I reach out, and take her hand to help her down. And just as she steps, she stops. “I feel dizzy,” she says, “all of a sudden.”
I lead her back to a chair and ask her to relax. She still has an IV line, so I ask the nurse to give her some fluid. She insists that her pain hasn’t returned: “I’m just dizzy.” A bag of saline is connected, and I move on.
Between a laceration and an overdose, I ask if she’s alright. She smiles and nods, although she looks tired. And then, at 7 p.m, Bridgette slumps over in her chair. She’s pale, clammy, and it takes almost a minute to rouse her. She opens her eyes, clutches her abdomen, and moans. A stretcher arrives, and she’s wheeled into the acute zone. Her blood pressure has tanked. Fluids are run wide open. I put a bedside probe onto her abdomen and within seconds, I see it: An aneurysm that’s likely bleeding. Profusely.
Our vascular surgeons are out of the country. She needs to be transferred out as quickly as possible. Drugs are administered through a second IV line to raise her blood pressure. Brigitte is gray now, and she vomits several times. I speak to a specialist downtown while a CT scan confirms the diagnosis. The aneurysm had likely been there for years but had begun leaking while she was gardening. And then, it had stopped, or slowed significantly, for several hours. Her blood work now will show a red-cell drop of thirty points. Just before she passed out, the aneurysm had opened like a floodgate.

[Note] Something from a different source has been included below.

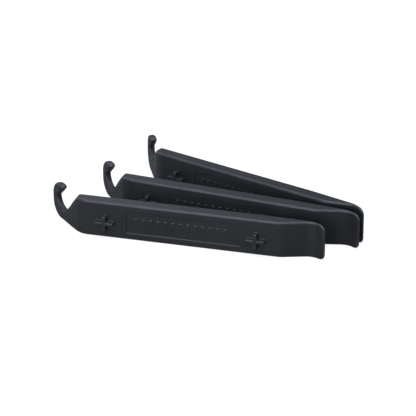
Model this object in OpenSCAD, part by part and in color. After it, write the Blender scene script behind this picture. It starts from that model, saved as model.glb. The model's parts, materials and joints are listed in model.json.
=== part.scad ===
// Tyre levers: a set of identical one-piece moulded nylon levers that clip together, stood on their
// long edges and fanned out. Each lever has a spoke hook bent back at one end and a thin curled blade
// at the other. Two cross-shaped studs on the front press into two cross-shaped sockets on the back
// of the next lever.
// Units are millimetres. X runs along the front lever from its hook to its blade, Y from the stud
// face to the back, Z up from the edge the levers stand on.

/* [Bar] */
// overall length of one lever, from the hook's outer edge to the blade's nose
lever_len = 120.7; // [112:0.1:130]
// depth of the bar, which is the lever's height as it stands on edge
bar_h = 15.6; // [15:0.1:18]
// thickness of the bar
bar_t = 6.2; // [5.8:0.1:8]
// rounding of the bar's long edges
edge_r = 0.8; // [0.3:0.1:1.2]

/* [Hook end] */
// angle the hook end is bent back from the bar
hook_bend = 44; // [35:1:50]
// thickness of the bent-back plate
plate_t = 2.9; // [2.4:0.1:3.2]
// length of the plate from the bend line to the hook's outer edge
hook_reach = 24; // [23.6:0.2:25.6]
// radius of the round end of the spoke slot
throat_r = 5.1; // [4.6:0.1:5.2]
// distance of the slot's round end from the bend line
throat_s = 15.5; // [15.2:0.1:15.8]
// height of the slot's round end above the lower edge
throat_z = 10; // [9.8:0.1:10.2]
// slope of the slot
throat_slope = 43.8; // [40:0.2:46]
// gap from the middle of the slot to the underside of the hook's head
head_gap = 3.1; // [2.8:0.1:3.4]
// outer rounding of the hook at its lower corner
hook_r_low = 7; // [5:0.5:7]
// outer rounding of the hook at its upper corner
hook_r_top = 5.5; // [4:0.5:6]

/* [Blade] */
// length of the tapered and curled part
blade_len = 18.5; // [16:0.5:20]
// distance of the blade's thinnest point from the nose
curl_len = 6.5; // [6:0.1:7]
// inside radius of the curl
curl_r = 6.4; // [5.5:0.1:7]
// rounding of the blade's end corners, seen from the front
nose_r = 3; // [2:0.5:4]

/* [Studs and sockets] */
// distance of the first stud from the hook's outer edge
stud_x1 = 28.3; // [27.3:0.5:29.3]
// distance between the two studs
stud_pitch = 64; // [60:0.5:66]
// height of the stud centres above the lower edge
stud_z = 6.8; // [6.6:0.1:8]
// length of the cross's level arm
stud_span_x = 7.7; // [6:0.1:8]
// length of the cross's upright arm
stud_span_z = 6.4; // [5:0.1:7]
// thickness of the arms
stud_bar = 1.3; // [1:0.1:1.6]
// how far the stud stands out of the front face
stud_out = 2.5; // [2:0.1:3]
// gap left around a stud in its socket
socket_gap = 0.15; // [0.1:0.05:0.3]

/* [Panel] */
// depth of the recessed panel on the front face
panel_in = 0.35; // [0.2:0.05:0.5]
// number of short raised bars in the panel
panel_bars = 13; // [9:1:15]

/* [Fan] */
// turn of the middle lever from the front lever
middle_turn = 6.13; // [6:0.01:7]
// turn of the rear lever from the front lever
rear_turn = 19.88; // [19:0.01:21]

/* [Hidden] */

arc_fn = 48;
// the set is centred over the origin: position of each lever's hook-end back corner
front_at = [-66.25, -31.04];
middle_at = front_at + [12.35, 26.59];
rear_at = front_at + [20.38, 59.67];

// line on the front face where the hook end bends back
bend_x = hook_reach * cos(hook_bend);
// point where the plate's back face leaves the bar's back face
back_s = (bar_t - plate_t * cos(hook_bend)) / sin(hook_bend);
back_x = bend_x + plate_t * sin(hook_bend) - back_s * cos(hook_bend);
// start of the blade's taper on the front face, and of its sweep on the back face
taper_x = lever_len - blade_len;
sweep_x = taper_x - 8.5;
// centre of the curl, its thinnest point and the taper's slope, tangent to the curl
curl_x = lever_len - curl_len;
curl_v = 2.62 + curl_r;
taper_a = asin(curl_r / norm([curl_x - taper_x, curl_v - bar_t]))
        - atan2(curl_v - bar_t, curl_x - taper_x);
// outer curve of the curl, on the back face
curl_out_r = 13;
curl_out_x = curl_x - 2.93;
lip_a = 26;
// centre and radius of the rounded nose
lip_r = 0.65;
lip_x = lever_len - lip_r;
curl_end_x = curl_out_x + curl_out_r * sin(lip_a);
curl_end_v = 0.6 + curl_out_r * (1 - cos(lip_a));
lip_run = (lip_x + lip_r * sin(lip_a) - curl_end_x) / cos(lip_a);
lip_v = curl_end_v + lip_run * sin(lip_a) + lip_r * cos(lip_a);

lever_color = [0.13, 0.13, 0.14];

// points of an arc about c, from angle a0 to a1
function arc(c, r, a0, a1, n = 8) =
    [for (i = [0:n]) c + r * [cos(a0 + (a1 - a0) * i / n), sin(a0 + (a1 - a0) * i / n)]];

// outline of the bar and blade seen from above; the front face is at y = -bar_t
module plan() {
    mirror([0, 1])
        polygon(concat(
            [[back_x, 0], [sweep_x, 0]],
            arc([curl_out_x, 0.6 + curl_out_r], curl_out_r, -89, lip_a - 90, 6),
            arc([lip_x, lip_v], lip_r, lip_a - 90, lip_a + 90, 6),
            arc([curl_x, curl_v], curl_r, lip_a - 90, -taper_a - 90, 8),
            [[taper_x, bar_t], [bend_x, bar_t]]));
}

// outline of the bar and blade seen from the front, with the nose corners rounded
module side() {
    polygon(concat([[0, 0]],
        arc([lever_len - nose_r, nose_r], nose_r, -90, 0),
        arc([lever_len - nose_r, bar_h - nose_r], nose_r, 0, 90),
        [[0, bar_h]]));
}

// long cutter that rounds an edge lying on the x axis; the solid fills +y and +z
module round_edge(x0, x1) {
    translate([x0, 0, 0]) rotate([90, 0, 90]) linear_extrude(x1 - x0)
        difference() {
            translate([-1, -1]) square(edge_r + 1);
            translate([edge_r, edge_r]) circle(edge_r, $fn = arc_fn);
        }
}

// bar and blade with the edges of the back face rounded
module bar() {
    difference() {
        intersection() {
            linear_extrude(bar_h) plan();
            rotate([90, 0, 0]) linear_extrude(3 * bar_t, center = true) side();
        }
        for (up = [0, 1]) translate([0, 0, up * bar_h]) mirror([0, 0, up]) mirror([0, 1, 0])
            round_edge(back_x, sweep_x);
    }
}

// places children on the bent-back plate: x runs out along it, y out of its front face
module on_plate() {
    translate([bend_x, -bar_t, 0]) rotate([0, 0, 180 - hook_bend]) children();
}

// the plate with the hook's rounded outline, before the slot is cut
module plate() {
    rotate([90, 0, 0]) linear_extrude(plate_t)
        polygon(concat([[0, 0]],
            arc([hook_reach - hook_r_low, hook_r_low], hook_r_low, -90, 0),
            arc([hook_reach - hook_r_top, bar_h - hook_r_top], hook_r_top, 0, 90),
            [[0, bar_h]]));
}

// slot for a spoke: round at its inner end and open at the upper edge
module throat() {
    rotate([90, 0, 0]) translate([0, 0, -3]) linear_extrude(12) {
        translate([throat_s, throat_z]) rotate(180 - throat_slope) {
            // the head's straight underside cuts the round end short
            intersection() {
                circle(throat_r, $fn = 96);
                translate([-throat_r, -head_gap]) square(3 * throat_r);
            }
            translate([0, -head_gap]) square([30, head_gap + throat_r]);
        }
        // blunt end of the hook's head
        polygon([[15.4, 14], [15.4, 14.9], [17.8, 16.1], [17.8, 20], [9, 20]]);
    }
}

// rounds the front edges of the taper, the bar and the plate, which meet in mitres
module front_edges() {
    for (up = [0, 1]) translate([0, 0, up * bar_h]) mirror([0, 0, up]) {
        translate([taper_x, -bar_t, 0]) rotate([0, 0, taper_a])
            round_edge(-0.5, (curl_x - taper_x) * 0.86);
        translate([0, -bar_t, 0]) round_edge(bend_x - 1, taper_x + 0.5);
        on_plate() mirror([0, 1, 0]) round_edge(-1, up == 1 ? 8 : hook_reach - hook_r_low);
    }
}

// a cross, grown by g on every side, standing h tall
module cross(g, h) {
    for (s = [[stud_span_x, stud_bar], [stud_bar, stud_span_z]])
        translate([-s[0] / 2 - g, 0, -s[1] / 2 - g]) cube([s[0] + 2 * g, h, s[1] + 2 * g]);
}

module stud_places() {
    for (x = [stud_x1, stud_x1 + stud_pitch]) translate([x, 0, stud_z]) children();
}

// shallow panel with a plain row of short upright bars
module panel() {
    x0 = stud_x1 + 9;
    x1 = stud_x1 + stud_pitch - 6.7;
    pitch = 41 / panel_bars;
    difference() {
        translate([x0, -bar_t - 1, 3]) cube([x1 - x0, 1 + panel_in, bar_h - 6.2]);
        for (i = [0:panel_bars - 1])
            translate([x0 + 3.4 + i * pitch, -bar_t - 0.02, 6.3])
                cube([pitch * 0.5, panel_in + 1, 3.5]);
    }
}

module lever() {
    color(lever_color) difference() {
        union() {
            difference() {
                bar();
                on_plate() throat();
            }
            on_plate() difference() {
                plate();
                throat();
                translate([0, -plate_t, 0]) round_edge(back_s, hook_reach - hook_r_low);
            }
            stud_places() translate([0, -bar_t - stud_out, 0]) cross(0, stud_out + 1);
        }
        front_edges();
        stud_places() translate([0, -stud_out - 0.2, 0]) cross(socket_gap, stud_out + 1.2);
        panel();
    }
}

module front_lever() translate([front_at[0], front_at[1], 0]) lever();

module middle_lever()
    translate([middle_at[0], middle_at[1], 0]) rotate([0, 0, -middle_turn]) lever();

module rear_lever()
    translate([rear_at[0], rear_at[1], 0]) rotate([0, 0, -rear_turn]) lever();

front_lever();
middle_lever();
rear_lever();
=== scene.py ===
"""Visual model of a set of clip-together tyre levers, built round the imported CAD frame.

Each lever is one closed skin, taken from a signed distance field in the lever's own frame:
x along the lever from its hook, y from the stud face (y = -BAR_T) to the back (y = 0), z up.
Lengths in the geometry part are millimetres; they become metres when a lever is placed.
"""
import json
import math

import bpy
import numpy as np
from mathutils import Matrix, Vector


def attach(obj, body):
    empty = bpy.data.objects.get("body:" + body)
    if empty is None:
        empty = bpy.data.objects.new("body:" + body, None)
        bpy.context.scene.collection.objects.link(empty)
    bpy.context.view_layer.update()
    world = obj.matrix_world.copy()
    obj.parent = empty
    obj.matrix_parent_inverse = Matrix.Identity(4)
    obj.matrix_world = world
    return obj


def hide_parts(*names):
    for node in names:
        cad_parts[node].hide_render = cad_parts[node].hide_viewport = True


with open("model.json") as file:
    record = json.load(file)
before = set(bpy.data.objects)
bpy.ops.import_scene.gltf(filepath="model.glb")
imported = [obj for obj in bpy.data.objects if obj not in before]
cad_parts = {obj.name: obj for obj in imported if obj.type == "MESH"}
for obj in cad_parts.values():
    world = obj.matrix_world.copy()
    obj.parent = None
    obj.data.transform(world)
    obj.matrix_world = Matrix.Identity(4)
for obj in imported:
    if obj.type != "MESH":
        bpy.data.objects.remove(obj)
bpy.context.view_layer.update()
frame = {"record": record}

MM = 0.001
LEVERS = ("front_lever", "middle_lever", "rear_lever")

# ---- sizes of one lever, as in the CAD ----
LEVER_LEN, BAR_H, BAR_T = 120.7, 15.6, 6.2
BEND = math.radians(44)
PLATE_T, HOOK_REACH = 2.9, 24.0
BEND_X = HOOK_REACH * math.cos(BEND)
THROAT_R, THROAT_S, THROAT_Z = 5.1, 15.5, 10.0
THROAT_SLOPE, HEAD_GAP, HEAD_S = math.radians(43.8), 3.1, 15.5
TAPER_X, CURL_X, CURL_R, THIN_V = 102.2, 114.2, 6.4, 2.62
OUT_X, OUT_V0, OUT_R, LIP, LIP_R = 111.27, 0.6, 13.0, math.radians(26), 0.65
SWEEP_X = 93.7
STUD_X, STUD_Z, STUD_OUT = (28.3, 92.3), 6.8, 2.5
SPAN_X, SPAN_Z, ARM = 7.7, 6.4, 1.3
GAP, SOCKET_DEEP = 0.15, 2.7
PANEL_X, PANEL_Z, PANEL_IN = (37.3, 85.6), (3.0, 12.4), 0.32
BARS, BAR_X0, BARS_LEN, BAR_Z = 13, 40.7, 41.0, (6.3, 9.8)
HOOK_R_LOW, HOOK_R_TOP, NOSE_R, EDGE_R = 7.0, 5.5, 3.0, 0.8

# ---- softer corners than the CAD's ----
BEND_R, TAPER_R, BACK_R, SWEEP_R = 8.0, 9.0, 2.0, 60.0
SLOT_TOP_R, STUD_EDGE_R, STUD_FOOT_R, RIM_R = 2.6, 0.2, 0.25, 0.15
ROD_FROM, ROD_MORE = (8, 15), 0.3               # the hook's rod is rounder than the bar's edges
HEAD_SWELL, HEAD_AT, HEAD_SPREAD = 0.26, (18.2, 13.0), 9.0
SLOT_TURNS = (6.5, 9.5)                         # where the slot turns from square to straight back
PANEL_FADE, PANEL_EDGE_R = 0.6, 0.16            # the panel gets shallower towards the blade

# ---- limits used while building ----
HOOK_ZONE, BLADE_ZONE = 24, 88                  # between these x the lever is a straight bar
BEYOND = 200                                    # half length of a box that ends off the lever


# ---- outlines ----
def arc(c, r, a0, a1, n):
    a = np.linspace(a0, a1, n + 1)
    return [(c[0] + r * math.cos(t), c[1] + r * math.sin(t)) for t in a]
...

Less than two hours after she passed out, she’s under the knife at another hospital.
At our monthly ER meetings, we sit around a table and discuss cases like this. Usually, however, it’s the missed call: the incapacitating stroke in the patient with tingling fingers; the fatal heart attack in the patient with chest discomfort and a normal workup.
Families ask, “How could we?”; how could we send home patients who were on the cusp of death, letting them die after discharge, when they’d come to us for help.
Twenty-four days later, Brigette was transferred back to us for recuperation. She’d just barely made it off the table; she’d run into renal failure, and she’d had a tracheostomy. But she was alive, and she was on the mend.
And the only reason she was alive, was that her aneurysm had chosen to bleed just as I was re-assessing her. I didn’t catch the aneurysm; the aneurysm caught me. It could just as easily have started to bleed again later that evening, as she was sitting at home, watching TV. And if it had, she would have been just another case to discuss at our monthly meeting.
Raj Waghmare is an emergency physician who blogs at the Overhead Page.